If the UN operation in the South is any guide, the U.S. would use a new intervention to cement the ties it already has to some of Darfur's rebels. It might try to stitch together a political force with U.S.-connected roots around the country that could replace the Bashir government.

The State Department has already drawn up detailed plans for Sudan's future--through its Office of the Coordinator of Reconstruction and Stabilization--once the Bashir regime is out of the way. As Naomi Klein wrote last year in the Nation magazine, "teams of private companies, nongovernmental organizations and members of think tanks" stand ready to refashion Sudan and other "post-conflict" countries along U.S.-friendly, neoliberal lines.

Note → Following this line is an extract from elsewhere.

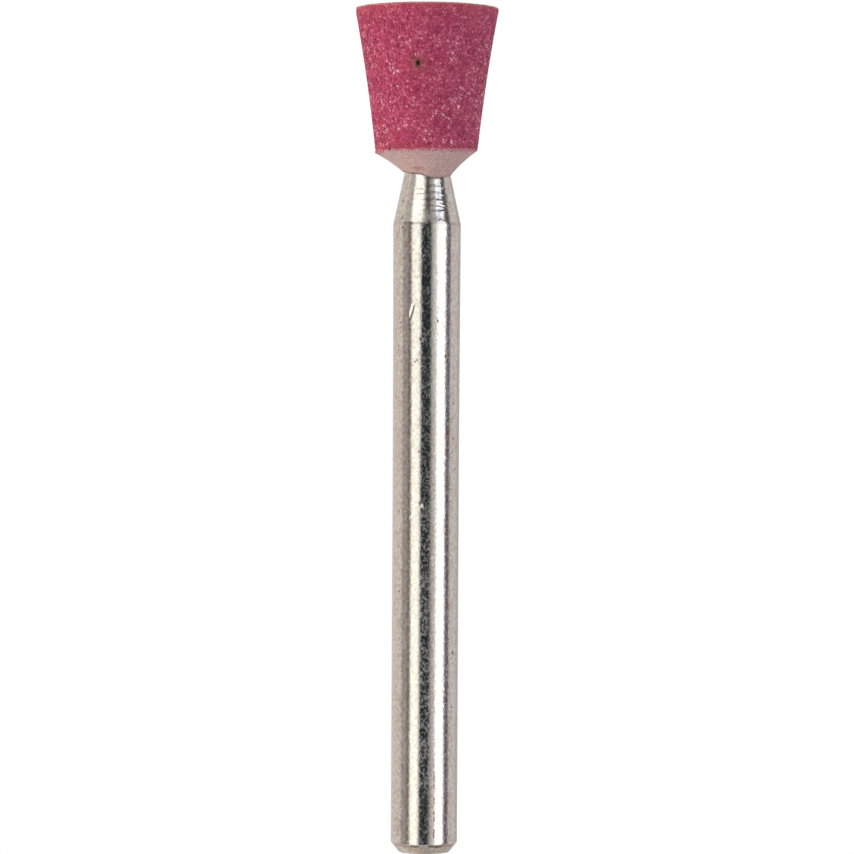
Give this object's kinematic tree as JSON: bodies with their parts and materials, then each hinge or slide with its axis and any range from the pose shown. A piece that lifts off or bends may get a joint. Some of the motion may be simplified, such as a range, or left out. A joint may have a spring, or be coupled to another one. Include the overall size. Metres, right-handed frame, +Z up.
{
  "type": "mounted point",
  "caption": "Small mounted grinding point: an inverted cone of pink abrasive cemented on the tapered neck of a slim steel shank.",
  "frame": {"origin": "centre of the flat abrasive face that the point stands on, on its axis", "axes": "+Z up the axis from the head to the shank's end; +Y away from the viewer. The picture shows the point the other way up, with its head at the top"},
  "size_m": [0.0068, 0.0068, 0.0404],
  "materials": {
    "bright_steel": "satin",
    "pale_cement": "matte",
    "pink_abrasive": "matte"
  },
  "bodies": {
    "root": {"shank": "bright_steel", "cement_collar": "pale_cement", "grinding_head": "pink_abrasive"}
  },
  "joints": []
}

In the meantime, the U.S. collaborates with Bashir, who became a partner in the "war on terror" following the September 11 attacks. In the past two years, Sudan's security chief Salah Abdullah Gosh, named by Africa Confidential as the third-in-command of the offensive in Darfur, has met repeatedly with the CIA and British intelligence to discuss the war against al-Qaeda.

By backing all sides, the U.S. is like a corporation that contributes to both Democratic and Republican campaigns in order to ensure its influence over whichever party ends up on top.

In Sudan, the prize is oil, and the U.S. will do what it takes to outmaneuver competitors such as China.

To ordinary people moved by the campaign to "Save Darfur," the refugees may be the focus of attention. But to the U.S. government's imperial planners, calls for intervention clear the way to make new moves on a resource-rich regional chessboard. To them, the Darfuris are pawns.